Ese centro lo experimento como carente de partes, no puede ser localizado en ningún lugar. Es, además, autoconsciente; es decir, tiene conocimiento de sí mismo, y aunque se da cuenta que en muchos aspectos es para sí un misterio se siente, en cambio, dueño e independiente de sí mismo. La actividad o dinamismo del yo consiste en una permanente opción, en un constante ejercicio de su autonomía, de su mismidad, de su profunda unidad de ser. En este sentido, la libertad es el ejercicio de la estructura más característica del sí mismo, de aquello por lo cual yo me siento persona humana.
Pero la experiencia de mi libertad es paradójica, contradictoria. Por una parte, quiero ejercer cada vez más mi autonomía y mi unidad, ser más yo; pero, a la vez, experimento mis límites y siento una cierta angustia interior. Esta conciencia de la precariedad de mi ser me impulsa a la búsqueda de algo o de alguien en quien pueda encontrar un punto de apoyo seguro a la debilidad de mi ser.


El yo como centro constituye el punto de partida. “Yo soy” en el acto esencial de la existencia, como individuo. Toda la existencia no es más que variantes de la realidad de mi ser.
    Este meterme hacia dentro, este interiorizarme, no ha de perturbar nunca el cumplimiento de mis obligaciones exteriores. En este repliegue sobre sí mismo se trata de descubrir el fondo de mí mismo, la realidad de mí mismo como sujeto, yo en mi identidad profunda.
La autoconciencia requiere una atmósfera de interioridad y un hábitat de silencio. Es muy difícil, en una civilización del ruido, oír la vibraciones del espíritu; percibir los mensajes transcendentes, oír las voces de la propia conciencia.
    El silencio nos hace descubrir experimentalmente la unidad profunda que hay detrás de toda la multiplicidad de formas y manifestaciones de nuestro ser. Nos lleva a descubrir al sujeto último de todas las manifestaciones personales. Nos conduce a la realización de nuestra identidad profunda. El silencio profundo nos trae la paz auténtica. Gracia a él podemos acumular fuerzas físicas, afectivas, mentales y espirituales para llevar a cabo nuestro trabajo y todo nuestro quehacer vital. El poder del silencio es tan grande que puede transformar profundamente nuestras conciencias, nuestra vida; a la sociedad toda.

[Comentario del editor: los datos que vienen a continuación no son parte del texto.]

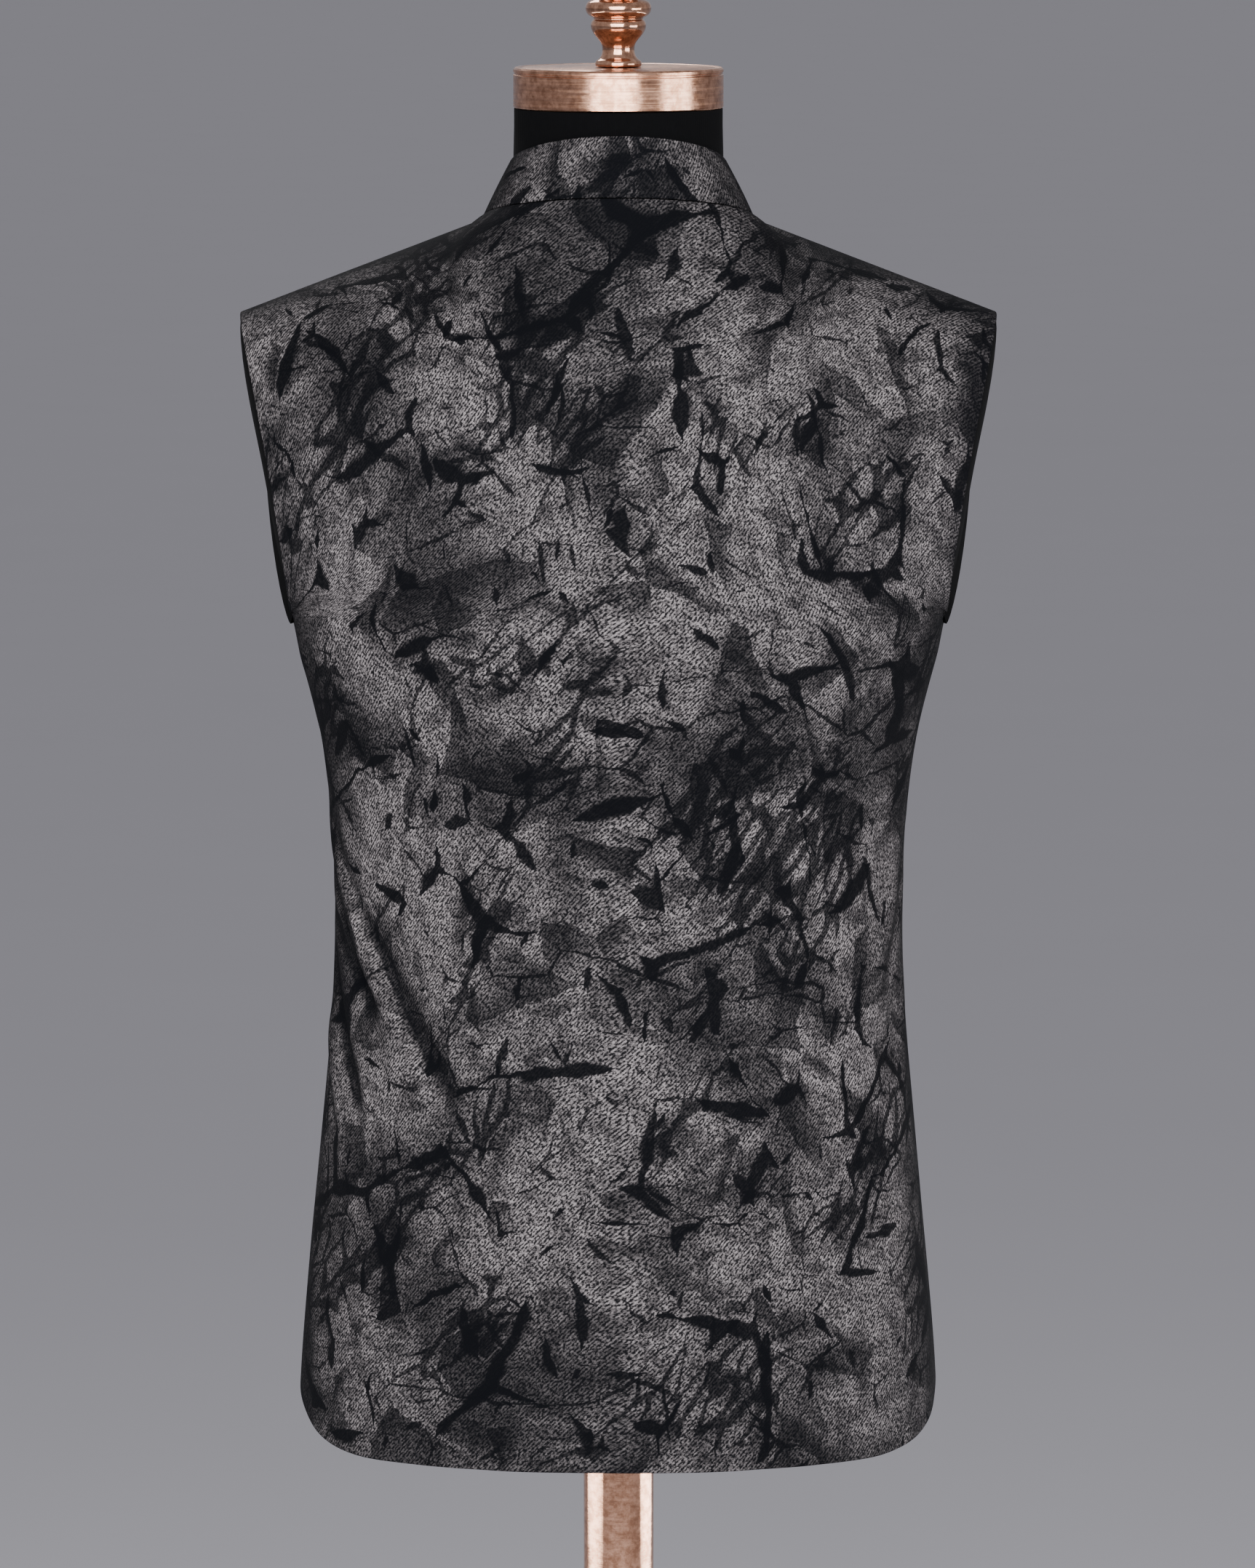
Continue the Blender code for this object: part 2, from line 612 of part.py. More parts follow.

Para conseguir el silencio, “mi silencio”, es necesario que yo esté libre interiormente de problemas, de deseos, de emociones, de conflictos. La gran dificultad que tenemos para estar en paz es nuestra guerra interior.
    Para que el silencio sea un camino positivo es necesario que la persona esté orientada; tenga como opción preferencial la búsqueda de la verdad. En la práctica del silencio se impone que, en todo momento, se mantenga la autoconciencia, y que haya una gran lucidez. El silencio practicado de esta manera es siempre esencialmente transformante, renovador y creativo, externa e internamente.

El silencio no es nada más que el reposo de nuestra personalidad y de nuestro yo personal. El silencio que se pide es el silencio profundo de la conciencia del yo.